● **COLLECTED DATA**:
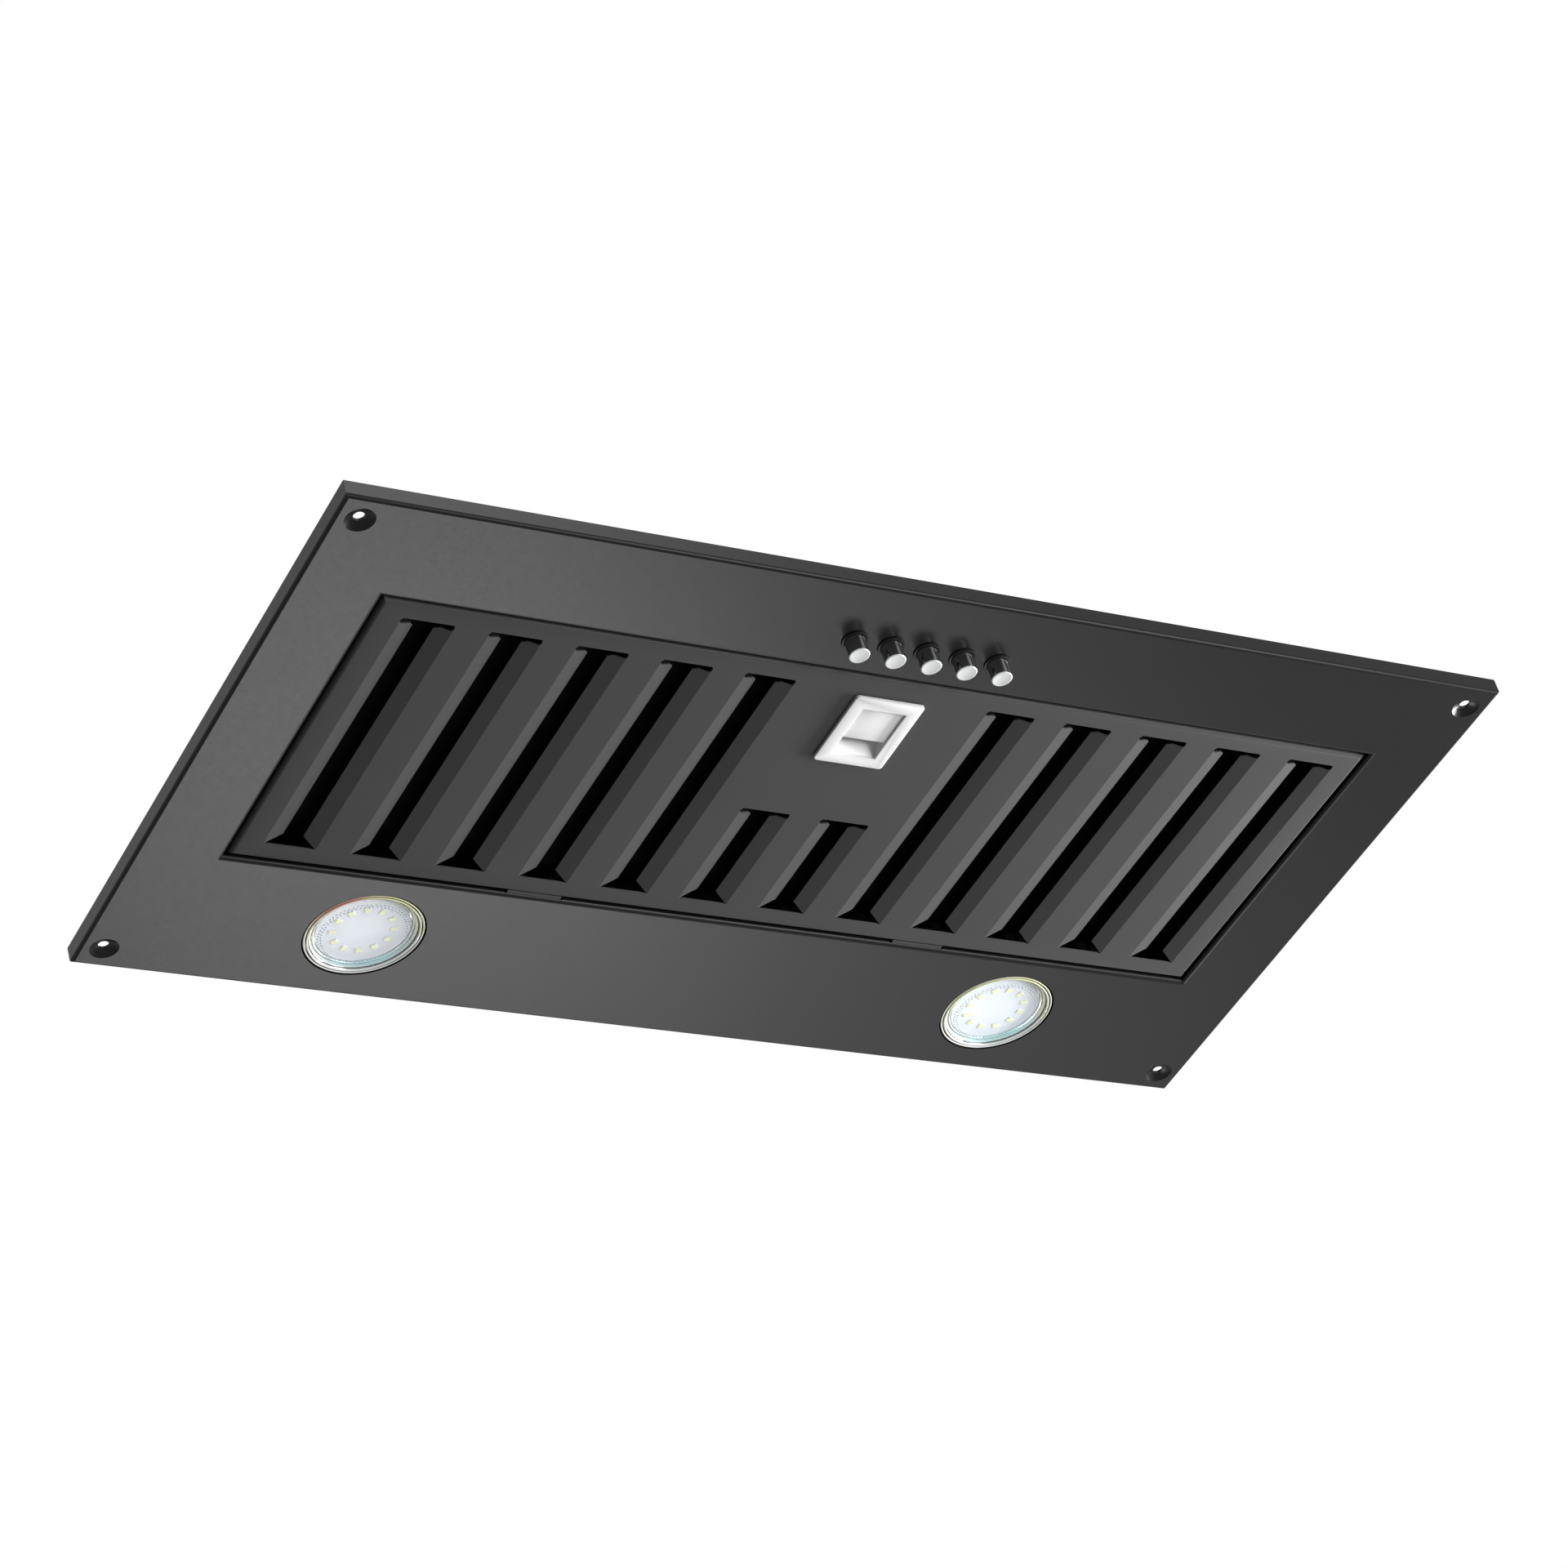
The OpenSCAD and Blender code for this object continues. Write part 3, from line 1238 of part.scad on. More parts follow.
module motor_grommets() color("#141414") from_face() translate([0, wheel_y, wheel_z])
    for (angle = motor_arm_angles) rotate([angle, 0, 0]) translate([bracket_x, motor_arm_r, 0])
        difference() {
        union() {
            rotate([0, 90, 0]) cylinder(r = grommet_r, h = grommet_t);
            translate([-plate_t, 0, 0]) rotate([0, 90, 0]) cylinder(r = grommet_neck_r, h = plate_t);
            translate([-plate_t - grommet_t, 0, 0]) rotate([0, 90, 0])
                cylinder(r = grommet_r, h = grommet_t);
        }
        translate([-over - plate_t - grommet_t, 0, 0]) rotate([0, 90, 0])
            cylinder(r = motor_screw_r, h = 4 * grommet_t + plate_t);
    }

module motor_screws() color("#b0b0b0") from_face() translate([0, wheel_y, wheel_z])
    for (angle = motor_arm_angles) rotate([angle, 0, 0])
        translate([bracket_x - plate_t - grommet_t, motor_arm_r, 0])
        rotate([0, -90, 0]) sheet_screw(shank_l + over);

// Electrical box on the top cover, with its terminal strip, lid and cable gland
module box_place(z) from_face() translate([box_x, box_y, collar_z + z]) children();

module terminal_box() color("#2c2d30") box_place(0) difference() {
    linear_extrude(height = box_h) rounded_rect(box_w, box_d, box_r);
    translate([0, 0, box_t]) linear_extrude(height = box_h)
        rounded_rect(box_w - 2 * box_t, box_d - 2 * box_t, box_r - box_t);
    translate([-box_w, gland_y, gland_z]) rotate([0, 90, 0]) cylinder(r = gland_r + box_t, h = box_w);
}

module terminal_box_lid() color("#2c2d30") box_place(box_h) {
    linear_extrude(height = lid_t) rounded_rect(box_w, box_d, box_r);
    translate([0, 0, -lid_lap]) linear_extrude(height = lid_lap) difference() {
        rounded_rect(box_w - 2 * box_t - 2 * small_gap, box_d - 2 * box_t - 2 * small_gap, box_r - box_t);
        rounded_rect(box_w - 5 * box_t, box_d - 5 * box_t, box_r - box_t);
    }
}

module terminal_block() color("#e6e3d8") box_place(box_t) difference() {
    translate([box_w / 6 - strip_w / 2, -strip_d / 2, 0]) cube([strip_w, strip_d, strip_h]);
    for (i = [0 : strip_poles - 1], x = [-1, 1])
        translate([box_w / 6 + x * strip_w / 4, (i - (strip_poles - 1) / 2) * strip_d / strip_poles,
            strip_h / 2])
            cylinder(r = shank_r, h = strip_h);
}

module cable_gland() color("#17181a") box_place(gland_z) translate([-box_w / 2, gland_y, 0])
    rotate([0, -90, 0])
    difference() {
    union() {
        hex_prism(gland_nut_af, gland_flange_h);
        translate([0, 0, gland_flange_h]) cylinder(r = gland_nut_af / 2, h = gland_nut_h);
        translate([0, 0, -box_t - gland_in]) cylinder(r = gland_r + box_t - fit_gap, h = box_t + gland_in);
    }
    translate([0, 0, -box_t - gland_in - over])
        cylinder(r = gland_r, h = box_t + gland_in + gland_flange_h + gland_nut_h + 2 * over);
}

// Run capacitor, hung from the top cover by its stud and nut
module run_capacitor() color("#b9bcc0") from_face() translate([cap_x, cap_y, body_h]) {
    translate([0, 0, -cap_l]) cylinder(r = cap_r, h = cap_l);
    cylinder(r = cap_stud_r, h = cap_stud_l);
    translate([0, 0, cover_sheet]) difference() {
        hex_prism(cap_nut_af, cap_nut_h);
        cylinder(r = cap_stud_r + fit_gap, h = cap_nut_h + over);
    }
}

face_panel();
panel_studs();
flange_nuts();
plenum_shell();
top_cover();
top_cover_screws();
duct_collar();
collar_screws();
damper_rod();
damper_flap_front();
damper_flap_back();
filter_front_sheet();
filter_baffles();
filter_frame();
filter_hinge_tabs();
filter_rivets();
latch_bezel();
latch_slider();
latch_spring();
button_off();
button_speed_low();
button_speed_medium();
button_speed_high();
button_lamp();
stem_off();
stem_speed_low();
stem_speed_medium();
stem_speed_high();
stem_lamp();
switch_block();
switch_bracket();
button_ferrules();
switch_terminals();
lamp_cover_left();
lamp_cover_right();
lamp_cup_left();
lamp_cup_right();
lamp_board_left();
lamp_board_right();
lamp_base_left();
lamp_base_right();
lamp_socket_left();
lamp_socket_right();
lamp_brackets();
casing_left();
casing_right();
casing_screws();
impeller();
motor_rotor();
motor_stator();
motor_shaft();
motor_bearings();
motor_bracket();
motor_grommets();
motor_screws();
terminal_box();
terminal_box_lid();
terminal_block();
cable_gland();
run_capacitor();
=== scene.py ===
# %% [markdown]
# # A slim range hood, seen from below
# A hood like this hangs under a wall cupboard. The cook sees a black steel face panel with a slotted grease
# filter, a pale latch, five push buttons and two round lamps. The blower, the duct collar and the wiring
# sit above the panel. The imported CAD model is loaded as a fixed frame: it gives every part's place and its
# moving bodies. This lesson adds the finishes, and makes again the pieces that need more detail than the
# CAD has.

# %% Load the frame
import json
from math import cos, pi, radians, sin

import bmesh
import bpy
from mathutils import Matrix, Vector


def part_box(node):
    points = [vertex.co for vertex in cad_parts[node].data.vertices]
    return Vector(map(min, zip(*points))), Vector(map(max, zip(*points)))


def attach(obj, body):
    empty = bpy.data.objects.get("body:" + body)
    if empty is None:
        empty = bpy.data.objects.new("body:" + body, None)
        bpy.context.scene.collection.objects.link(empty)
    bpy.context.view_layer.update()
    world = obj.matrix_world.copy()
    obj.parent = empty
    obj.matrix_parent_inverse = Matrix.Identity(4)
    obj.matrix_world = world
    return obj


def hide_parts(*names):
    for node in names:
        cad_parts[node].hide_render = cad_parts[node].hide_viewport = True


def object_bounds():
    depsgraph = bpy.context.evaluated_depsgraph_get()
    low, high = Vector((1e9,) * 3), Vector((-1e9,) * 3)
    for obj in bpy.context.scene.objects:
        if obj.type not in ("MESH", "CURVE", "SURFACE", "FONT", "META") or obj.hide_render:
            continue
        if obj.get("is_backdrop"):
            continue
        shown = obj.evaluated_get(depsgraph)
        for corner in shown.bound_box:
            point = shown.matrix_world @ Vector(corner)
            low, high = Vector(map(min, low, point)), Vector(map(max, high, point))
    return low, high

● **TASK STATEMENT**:
Copy the material above back out, exactly as written.

● **SOLUTION TO THIS TASK**:
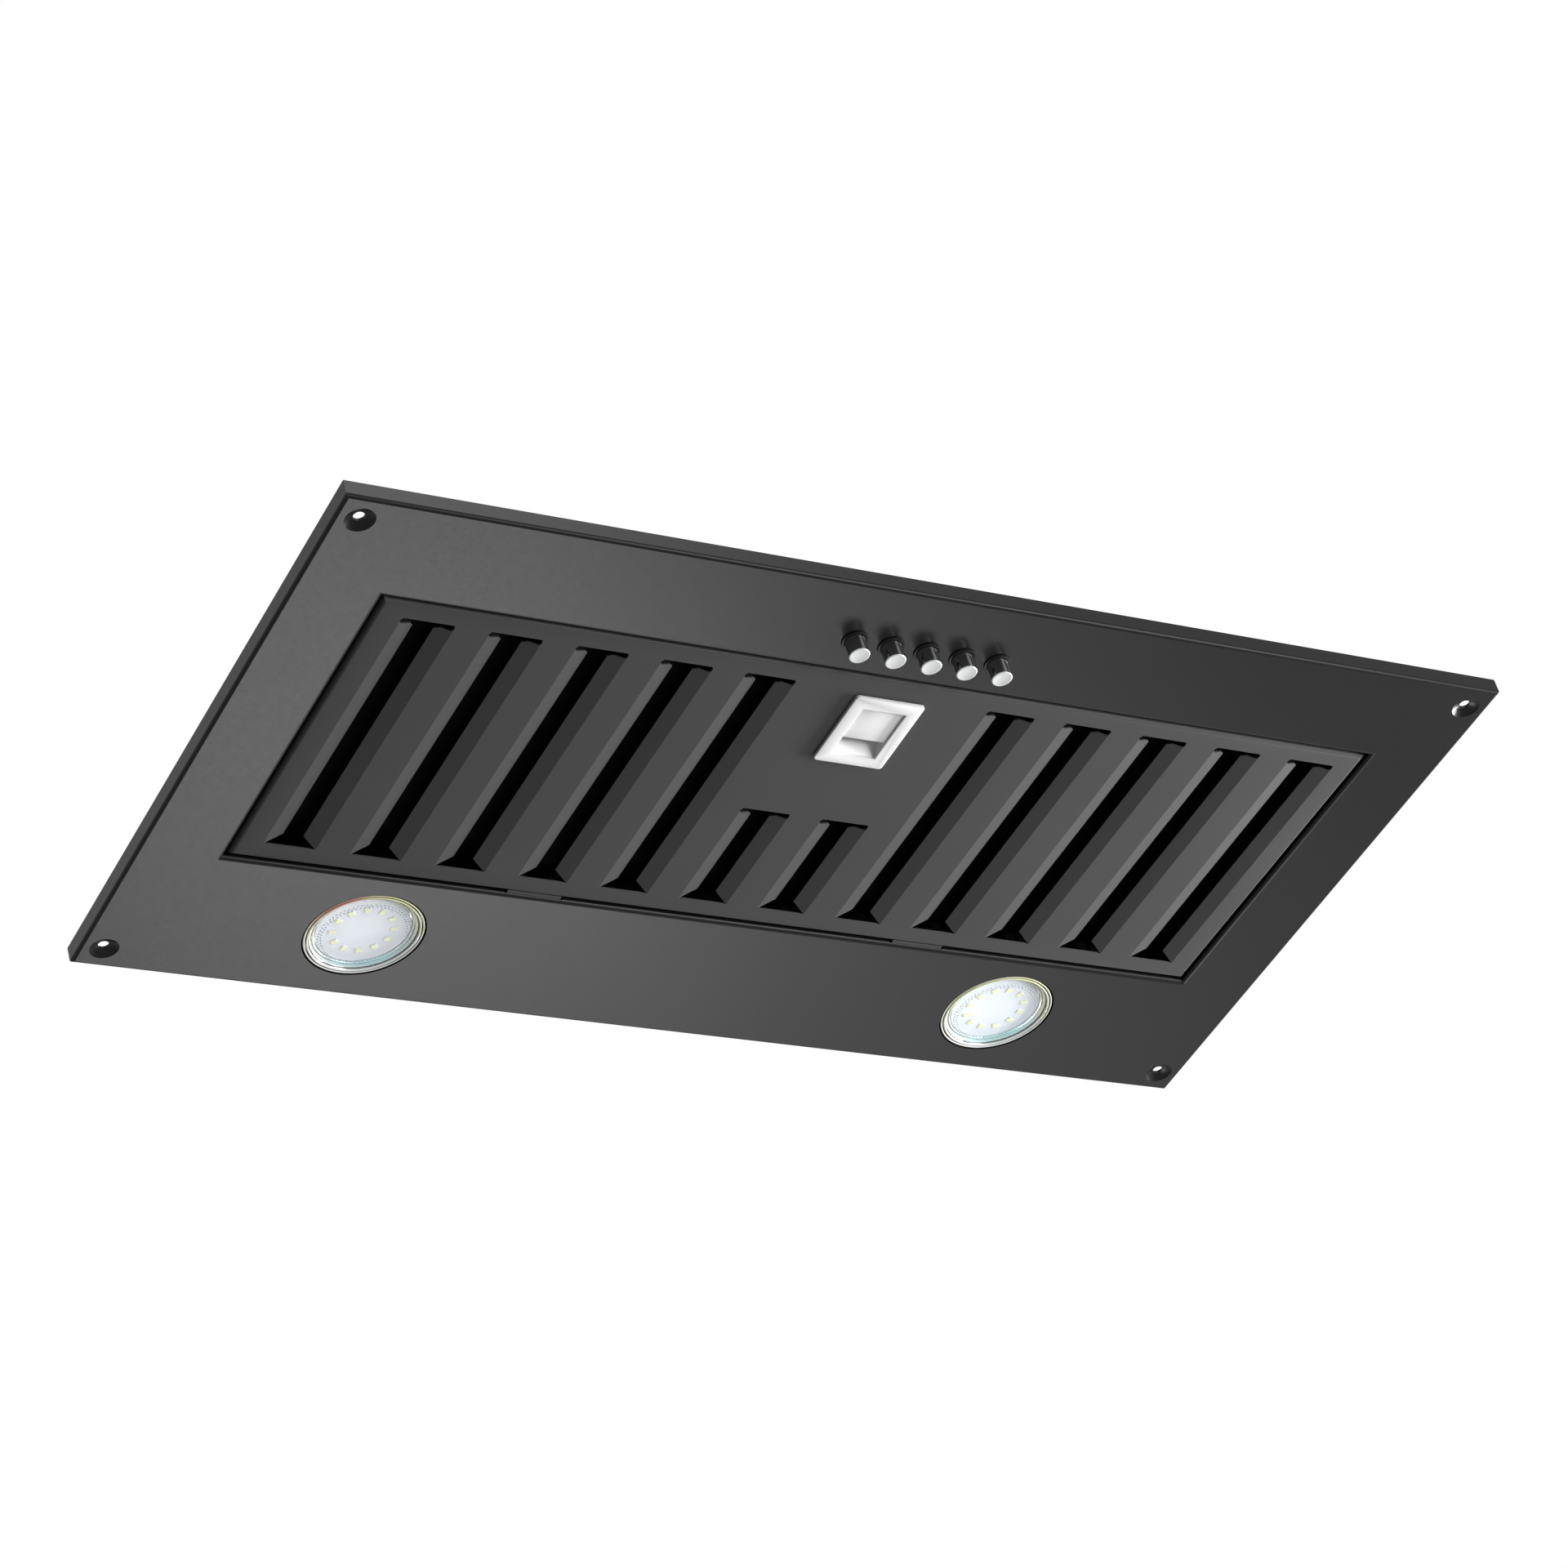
The OpenSCAD and Blender code for this object continues. Write part 3, from line 1238 of part.scad on. More parts follow.
module motor_grommets() color("#141414") from_face() translate([0, wheel_y, wheel_z])
    for (angle = motor_arm_angles) rotate([angle, 0, 0]) translate([bracket_x, motor_arm_r, 0])
        difference() {
        union() {
            rotate([0, 90, 0]) cylinder(r = grommet_r, h = grommet_t);
            translate([-plate_t, 0, 0]) rotate([0, 90, 0]) cylinder(r = grommet_neck_r, h = plate_t);
            translate([-plate_t - grommet_t, 0, 0]) rotate([0, 90, 0])
                cylinder(r = grommet_r, h = grommet_t);
        }
        translate([-over - plate_t - grommet_t, 0, 0]) rotate([0, 90, 0])
            cylinder(r = motor_screw_r, h = 4 * grommet_t + plate_t);
    }

module motor_screws() color("#b0b0b0") from_face() translate([0, wheel_y, wheel_z])
    for (angle = motor_arm_angles) rotate([angle, 0, 0])
        translate([bracket_x - plate_t - grommet_t, motor_arm_r, 0])
        rotate([0, -90, 0]) sheet_screw(shank_l + over);

// Electrical box on the top cover, with its terminal strip, lid and cable gland
module box_place(z) from_face() translate([box_x, box_y, collar_z + z]) children();

module terminal_box() color("#2c2d30") box_place(0) difference() {
    linear_extrude(height = box_h) rounded_rect(box_w, box_d, box_r);
    translate([0, 0, box_t]) linear_extrude(height = box_h)
        rounded_rect(box_w - 2 * box_t, box_d - 2 * box_t, box_r - box_t);
    translate([-box_w, gland_y, gland_z]) rotate([0, 90, 0]) cylinder(r = gland_r + box_t, h = box_w);
}

module terminal_box_lid() color("#2c2d30") box_place(box_h) {
    linear_extrude(height = lid_t) rounded_rect(box_w, box_d, box_r);
    translate([0, 0, -lid_lap]) linear_extrude(height = lid_lap) difference() {
        rounded_rect(box_w - 2 * box_t - 2 * small_gap, box_d - 2 * box_t - 2 * small_gap, box_r - box_t);
        rounded_rect(box_w - 5 * box_t, box_d - 5 * box_t, box_r - box_t);
    }
}

module terminal_block() color("#e6e3d8") box_place(box_t) difference() {
    translate([box_w / 6 - strip_w / 2, -strip_d / 2, 0]) cube([strip_w, strip_d, strip_h]);
    for (i = [0 : strip_poles - 1], x = [-1, 1])
        translate([box_w / 6 + x * strip_w / 4, (i - (strip_poles - 1) / 2) * strip_d / strip_poles,
            strip_h / 2])
            cylinder(r = shank_r, h = strip_h);
}

module cable_gland() color("#17181a") box_place(gland_z) translate([-box_w / 2, gland_y, 0])
    rotate([0, -90, 0])
    difference() {
    union() {
        hex_prism(gland_nut_af, gland_flange_h);
        translate([0, 0, gland_flange_h]) cylinder(r = gland_nut_af / 2, h = gland_nut_h);
        translate([0, 0, -box_t - gland_in]) cylinder(r = gland_r + box_t - fit_gap, h = box_t + gland_in);
    }
    translate([0, 0, -box_t - gland_in - over])
        cylinder(r = gland_r, h = box_t + gland_in + gland_flange_h + gland_nut_h + 2 * over);
}

// Run capacitor, hung from the top cover by its stud and nut
module run_capacitor() color("#b9bcc0") from_face() translate([cap_x, cap_y, body_h]) {
    translate([0, 0, -cap_l]) cylinder(r = cap_r, h = cap_l);
    cylinder(r = cap_stud_r, h = cap_stud_l);
    translate([0, 0, cover_sheet]) difference() {
        hex_prism(cap_nut_af, cap_nut_h);
        cylinder(r = cap_stud_r + fit_gap, h = cap_nut_h + over);
    }
}

face_panel();
panel_studs();
flange_nuts();
plenum_shell();
top_cover();
top_cover_screws();
duct_collar();
collar_screws();
damper_rod();
damper_flap_front();
damper_flap_back();
filter_front_sheet();
filter_baffles();
filter_frame();
filter_hinge_tabs();
filter_rivets();
latch_bezel();
latch_slider();
latch_spring();
button_off();
button_speed_low();
button_speed_medium();
button_speed_high();
button_lamp();
stem_off();
stem_speed_low();
stem_speed_medium();
stem_speed_high();
stem_lamp();
switch_block();
switch_bracket();
button_ferrules();
switch_terminals();
lamp_cover_left();
lamp_cover_right();
lamp_cup_left();
lamp_cup_right();
lamp_board_left();
lamp_board_right();
lamp_base_left();
lamp_base_right();
lamp_socket_left();
lamp_socket_right();
lamp_brackets();
casing_left();
casing_right();
casing_screws();
impeller();
motor_rotor();
motor_stator();
motor_shaft();
motor_bearings();
motor_bracket();
motor_grommets();
motor_screws();
terminal_box();
terminal_box_lid();
terminal_block();
cable_gland();
run_capacitor();
=== scene.py ===
# %% [markdown]
# # A slim range hood, seen from below
# A hood like this hangs under a wall cupboard. The cook sees a black steel face panel with a slotted grease
# filter, a pale latch, five push buttons and two round lamps. The blower, the duct collar and the wiring
# sit above the panel. The imported CAD model is loaded as a fixed frame: it gives every part's place and its
# moving bodies. This lesson adds the finishes, and makes again the pieces that need more detail than the
# CAD has.

# %% Load the frame
import json
from math import cos, pi, radians, sin

import bmesh
import bpy
from mathutils import Matrix, Vector


def part_box(node):
    points = [vertex.co for vertex in cad_parts[node].data.vertices]
    return Vector(map(min, zip(*points))), Vector(map(max, zip(*points)))


def attach(obj, body):
    empty = bpy.data.objects.get("body:" + body)
    if empty is None:
        empty = bpy.data.objects.new("body:" + body, None)
        bpy.context.scene.collection.objects.link(empty)
    bpy.context.view_layer.update()
    world = obj.matrix_world.copy()
    obj.parent = empty
    obj.matrix_parent_inverse = Matrix.Identity(4)
    obj.matrix_world = world
    return obj


def hide_parts(*names):
    for node in names:
        cad_parts[node].hide_render = cad_parts[node].hide_viewport = True


def object_bounds():
    depsgraph = bpy.context.evaluated_depsgraph_get()
    low, high = Vector((1e9,) * 3), Vector((-1e9,) * 3)
    for obj in bpy.context.scene.objects:
        if obj.type not in ("MESH", "CURVE", "SURFACE", "FONT", "META") or obj.hide_render:
            continue
        if obj.get("is_backdrop"):
            continue
        shown = obj.evaluated_get(depsgraph)
        for corner in shown.bound_box:
            point = shown.matrix_world @ Vector(corner)
            low, high = Vector(map(min, low, point)), Vector(map(max, high, point))
    return low, high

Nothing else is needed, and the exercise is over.